Supplied material:
◇ ◇ ◇ ◇ ◇

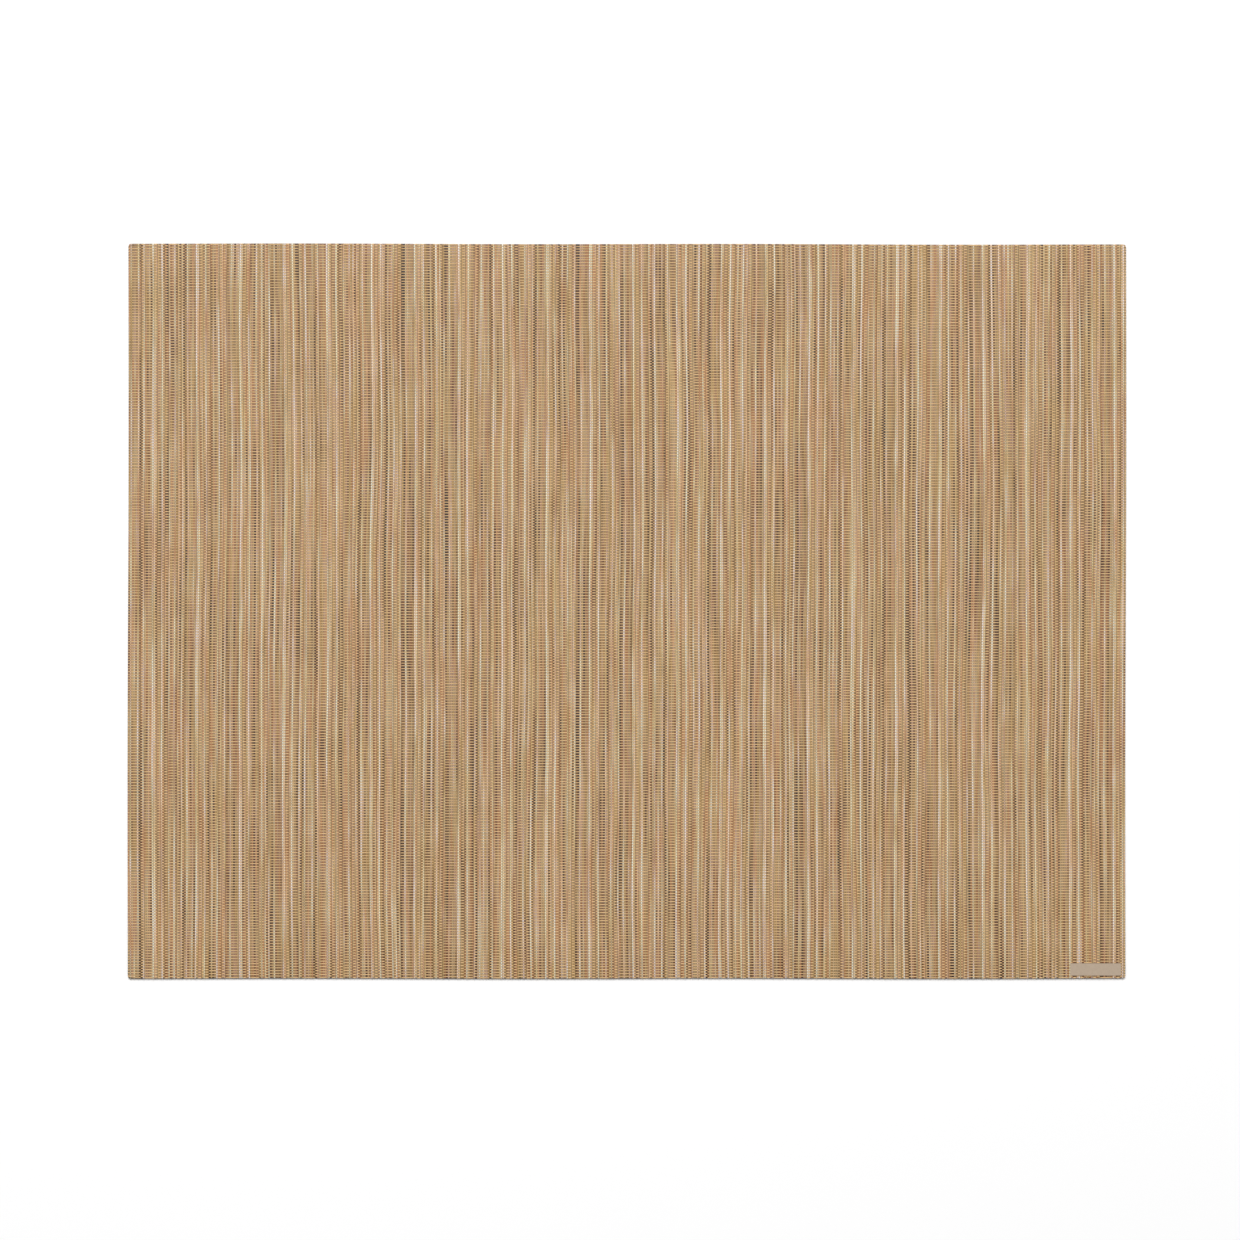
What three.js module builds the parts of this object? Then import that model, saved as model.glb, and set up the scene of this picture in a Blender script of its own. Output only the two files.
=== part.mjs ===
// A flat woven placemat with fine ribs from front to back, and the small bare label at its near right corner.
// Millimetres. X runs along the long side, Y along the short side and the ribs, Z up from the table.
import * as THREE from 'three';

// Driving dimensions of the mat
const longSide = 482.6;
const shortSide = 355.6;
const groundThickness = 1.25;
const ribHeight = 0.3;
const cornerRadius = 1.3;
const edgeEase = 0.2;

// The cut is a little out of true, and the cloth is a little uneven along its edges
const sideLean = 0.5;
const farEdgeFall = 0.55;
const sideWave = { size: 0.14, length: 290 };
const endWave = { size: 0.12, length: 205 };

// The ends of the cloth pass over and under together in groups, and each group makes one rib.
// The groups of one repeat, left to right, each as its number of ends
const endPitch = 0.88;
const endsInRibs = [7, 2, 5, 2, 2, 2, 2, 5, 2, 2, 6, 2, 2, 2, 2, 5, 2, 2, 7, 2, 2, 2, 5, 3, 2, 8, 2, 2, 5, 2];
const widestRound = 3;
const broadRibShare = 0.8;
const rowsAlongRibs = 3;

// Driving dimensions of the label
const label = { length: 24.6, width: 5.9, thickness: 0.35, corner: 0.5 };
const labelFromSide = 2.3;
const labelFromEnd = 1.5;
const labelClearance = 0.3;

const materials = {
  cloth: new THREE.MeshStandardMaterial({ color: 0xb39573, roughness: 0.62, metalness: 0 }),
  label: new THREE.MeshStandardMaterial({ color: 0xbeac91, roughness: 0.7, metalness: 0 }),
};

// The crown of a rib: one line of points on a narrow rib, two on a broad one, which is flatter
function crownLines(left, ends) {
  const right = left + ends * endPitch;
  if (ends <= widestRound) {
    return [{ x: (left + right) / 2, lift: ribHeight }];
  }
  const lift = ribHeight * broadRibShare;
  return [{ x: left + endPitch, lift }, { x: right - endPitch, lift }];
}

// The lines of points across the mat: each has its place from the middle and its height over the grooves
function crossLines() {
  const half = longSide / 2;
  const rim = [0, 0.35, 1].map((share) => cornerRadius * share);
  const lines = rim.map((inset) => ({ x: inset - half, lift: inset > 0 ? 0 : -edgeEase }));
  let left = -half;
  for (let i = 0; left < half; i += 1) {
    const ends = endsInRibs[i % endsInRibs.length];
    const fresh = [...crownLines(left, ends), { x: left + ends * endPitch, lift: 0 }];
    lines.push(...fresh.filter((line) => Math.abs(line.x) < half - cornerRadius * 1.2));
    left += ends * endPitch;
  }
  const farRim = rim.map((inset) => ({ x: half - inset, lift: inset > 0 ? 0 : -edgeEase }));
  return lines.concat(farRim.reverse());
}

// How far a corner's arc draws the end of the cloth in, at a distance from its side
function cornerInset(fromSide) {
  const past = Math.max(cornerRadius - fromSide, 0);
  return cornerRadius - Math.sqrt(cornerRadius ** 2 - past ** 2);
}

function wave(place, { size, length }) {
  return size * Math.sin((2 * Math.PI * place) / length);
}

// A box whose points are drawn to the cross lines, raised on the ribs and eased along the uneven outline
function matGeometry() {
  const lines = crossLines();
  const columns = lines.length - 1;
  const geometry = new THREE.BoxGeometry(longSide, shortSide, groundThickness, columns, rowsAlongRibs, 1);
  const points = geometry.attributes.position;
  for (let i = 0; i < points.count; i += 1) {
    const line = lines[Math.round((points.getX(i) / longSide + 0.5) * columns)];
    const along = points.getY(i);
    const atEnd = Math.abs(along) > shortSide * 0.499;
    const inset = atEnd ? cornerInset(longSide / 2 - Math.abs(line.x)) : 0;
    const fall = along > 0 ? farEdgeFall * (line.x / longSide + 0.5) * (along / (shortSide / 2)) : 0;
    const side = (sideLean * along) / shortSide + wave(along, sideWave);
    const end = wave(line.x, endWave) - fall;
    const onTop = points.getZ(i) > 0;
    points.setXYZ(
      i,
      line.x + side,
      along - Math.sign(along) * inset + end,
      onTop ? groundThickness + line.lift : 0,
    );
  }
  geometry.computeBoundingBox();
  const middle = geometry.boundingBox.getCenter(new THREE.Vector3());
  geometry.translate(-middle.x, -middle.y, 0);
  geometry.computeVertexNormals();
  return geometry;
}

// A thin plate with rounded corners, drawn about its own middle
function labelGeometry() {
  const { length, width, corner } = label;
  const shape = new THREE.Shape();
  for (const [x, y, turn] of [[1, 1, 0], [-1, 1, 1], [-1, -1, 2], [1, -1, 3]]) {
    const start = (turn * Math.PI) / 2;
    shape.absarc(x * (length / 2 - corner), y * (width / 2 - corner), corner, start, start + Math.PI / 2, false);
  }
  return new THREE.ExtrudeGeometry(shape, { depth: label.thickness, bevelEnabled: false, curveSegments: 4 });
}

const matMesh = new THREE.Mesh(matGeometry(), materials.cloth);
matMesh.name = 'mat';

const labelMesh = new THREE.Mesh(labelGeometry(), materials.label);
labelMesh.name = 'label';
labelMesh.position.set(
  longSide / 2 - labelFromSide - label.length / 2,
  labelFromEnd + label.width / 2 - shortSide / 2,
  groundThickness + ribHeight + labelClearance,
);

const placemat = new THREE.Group();
placemat.add(matMesh, labelMesh);

export default placemat;
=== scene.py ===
# A flat ribbed placemat: dyed ends run from front to back, plain tan picks cross them,
# and a small bare label lies at the near right corner.
import math

import bpy
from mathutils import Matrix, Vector


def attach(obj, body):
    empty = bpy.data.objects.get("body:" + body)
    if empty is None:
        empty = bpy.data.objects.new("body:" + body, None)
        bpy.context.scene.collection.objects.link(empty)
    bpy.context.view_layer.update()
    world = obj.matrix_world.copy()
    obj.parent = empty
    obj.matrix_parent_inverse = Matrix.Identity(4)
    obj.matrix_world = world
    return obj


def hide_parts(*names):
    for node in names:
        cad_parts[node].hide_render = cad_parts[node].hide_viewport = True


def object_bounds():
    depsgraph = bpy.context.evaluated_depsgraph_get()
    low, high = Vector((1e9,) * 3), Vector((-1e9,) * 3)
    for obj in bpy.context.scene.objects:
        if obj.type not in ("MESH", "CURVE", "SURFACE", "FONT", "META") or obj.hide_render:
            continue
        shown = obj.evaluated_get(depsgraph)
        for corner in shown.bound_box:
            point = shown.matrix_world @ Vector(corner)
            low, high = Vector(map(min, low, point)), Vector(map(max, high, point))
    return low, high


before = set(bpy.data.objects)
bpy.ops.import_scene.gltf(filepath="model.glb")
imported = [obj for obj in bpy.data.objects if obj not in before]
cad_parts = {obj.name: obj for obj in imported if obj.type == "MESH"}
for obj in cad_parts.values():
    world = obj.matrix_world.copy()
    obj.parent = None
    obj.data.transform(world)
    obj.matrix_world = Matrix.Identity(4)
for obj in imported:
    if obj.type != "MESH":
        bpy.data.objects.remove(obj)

cadLow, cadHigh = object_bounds()
mm = 0.001

# The cloth as woven. Ends that pass over and under together make one rib.
cloth = {
    "long": 482.6 * mm,
    "short": 355.6 * mm,
    "ends": 548,
    "rows": 271,  # a row is two picks, one over each set of ribs
    "cutMargin": 0.13 * mm,  # left beyond the outer picks by the cut
    "endsInRibs": [
        7, 2, 5, 2, 2, 2, 2, 5, 2, 2, 6, 2, 2, 2, 2,
        5, 2, 2, 7, 2, 2, 2, 5, 3, 2, 8, 2, 2, 5, 2,
    ],
    "strips": 4,  # how many pieces the ends are parted into, and the picks with them
}
endPitch = cloth["long"] / cloth["ends"]
rowPitch = (cloth["short"] - 2 * cloth["cutMargin"]) / cloth["rows"]

# How far the cut and the yarns stray from straight
unevenness = {
    "sideLean": 0.5 * mm,
    "farEdgeFall": 0.55 * mm,
    "sideWave": (0.14 * mm, 290 * mm),  # size and length
    "endWave": (0.12 * mm, 205 * mm),
    "cornerRadius": 1.3 * mm,
    "wander": 2.0 * mm,
    "wanderAcross": 34 * mm,
    "wanderAlong": 110 * mm,
    "steadySide": 12 * mm,  # the yarns keep straighter than this far from the side edges
}

# The dyeing order of 24 ends: how light each one is on the whole, and how far it stands proud
dyeOrder = [
    {"tone": 0.48, "proud": 0.0},
    {"tone": 0.70, "proud": 0.9},
    {"tone": 0.45, "proud": 0.0},
    {"tone": 0.57, "proud": 0.2},
    {"tone": 0.44, "proud": 0.0},
    {"tone": 0.64, "proud": 0.7},
    {"tone": 0.35, "proud": 0.0},
    {"tone": 0.37, "proud": 0.0},
    {"tone": 0.67, "proud": 0.8},
    {"tone": 0.47, "proud": 0.0},
    {"tone": 0.40, "proud": 0.0},
    {"tone": 0.49, "proud": 0.0},
    {"tone": 0.46, "proud": 0.0},
    {"tone": 0.79, "proud": 1.0},
    {"tone": 0.63, "proud": 0.3},
    {"tone": 0.46, "proud": 0.0},
    {"tone": 0.48, "proud": 0.0},
    {"tone": 0.47, "proud": 0.0},
    {"tone": 0.75, "proud": 1.0},
    {"tone": 0.48, "proud": 0.0},
    {"tone": 0.40, "proud": 0.0},
    {"tone": 0.35, "proud": 0.0},
    {"tone": 0.63, "proud": 0.6},
    {"tone": 0.39, "proud": 0.0},
]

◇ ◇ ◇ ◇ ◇

The problem:
Can you repeat, word for word, every line above from the one containing "const labelMesh = new" down to the one containing "depsgraph = bpy.context.evaluated_depsgraph_get()", including both?

Output for this task:
const labelMesh = new THREE.Mesh(labelGeometry(), materials.label);
labelMesh.name = 'label';
labelMesh.position.set(
  longSide / 2 - labelFromSide - label.length / 2,
  labelFromEnd + label.width / 2 - shortSide / 2,
  groundThickness + ribHeight + labelClearance,
);

const placemat = new THREE.Group();
placemat.add(matMesh, labelMesh);

export default placemat;
=== scene.py ===
# A flat ribbed placemat: dyed ends run from front to back, plain tan picks cross them,
# and a small bare label lies at the near right corner.
import math

import bpy
from mathutils import Matrix, Vector


def attach(obj, body):
    empty = bpy.data.objects.get("body:" + body)
    if empty is None:
        empty = bpy.data.objects.new("body:" + body, None)
        bpy.context.scene.collection.objects.link(empty)
    bpy.context.view_layer.update()
    world = obj.matrix_world.copy()
    obj.parent = empty
    obj.matrix_parent_inverse = Matrix.Identity(4)
    obj.matrix_world = world
    return obj


def hide_parts(*names):
    for node in names:
        cad_parts[node].hide_render = cad_parts[node].hide_viewport = True


def object_bounds():
    depsgraph = bpy.context.evaluated_depsgraph_get()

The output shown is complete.